AI will Permanently Alter the Employment Landscape of the Future: Tharman

SINGAPORE, November 15, 2023 – A whole range of jobs that require IQ can be taken over quite quickly and those can be done more efficiently using LLMs and AI. Singapore President, Mr Tharman Shanmugaratnam while speaking at a fireside chat on the inaugural day of the 3-day Singapore Fintech Festival (SFF) here said that the rise of artificial intelligence (AI) will cause a “positive” shift in the traditional hierarchy of jobs.

The three-day SFF brings together policy, finance and technology players from around the world to discuss cutting-edge financial solutions, evolving regulatory landscapes and the latest technological innovations.

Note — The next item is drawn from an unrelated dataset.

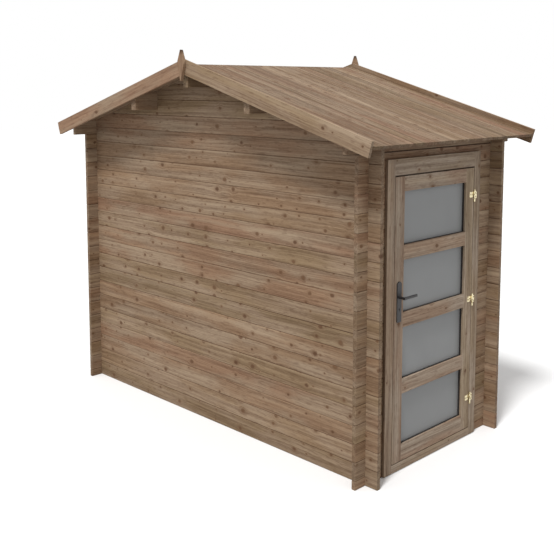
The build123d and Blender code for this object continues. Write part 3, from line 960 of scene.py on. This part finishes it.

Similar to other major technological advancements, artificial intelligence is expected to cause widespread disruption, including in the labour market. And not all will be winners in this regard, according to Mr Shanmugaratnam.

“What you regard as a better job and a job that deserves better pay might shift considerably in the years to come. The way we value IQ over EQ might change. We will then have to think hard about the jobs we really value – the jobs that require teamwork, the jobs that require collective imagination and the care jobs, and we’ll have to value them accordingly,” he said.

Developing economies with surplus talent will be hit in areas like business process outsourcing or the export of ICT (information and communication technology) services. In contrast, more mature economies could benefit from the changes. However, countries like Singapore which have because we are short of people may find some advantages in the emerging situation.

Cognitive Skills

Even within Singapore, some will be affected with likely displacement of certain jobs, particularly those with rote tasks that can be easily automated. On the other hand, other workers will be enabled by new AI-related tools or provide added value via higher cognitive skills.

This technological revolution is set to have a more profound effect on the workforce and society than any previous technological revolutions. As such, it is important to think through and find ways to address its distributional consequences. “It’s a collective task and we need to think of ourselves as a social organization to address this,” said Mr Tharman added.

Mr Tharman also went on to highlight the need to constantly educate oneself and be equipped to handle technology in a rapidly changing scenario. Later the President went through some of the exhibition booths and was keenly understanding the various financial technologies at play by different global organisations.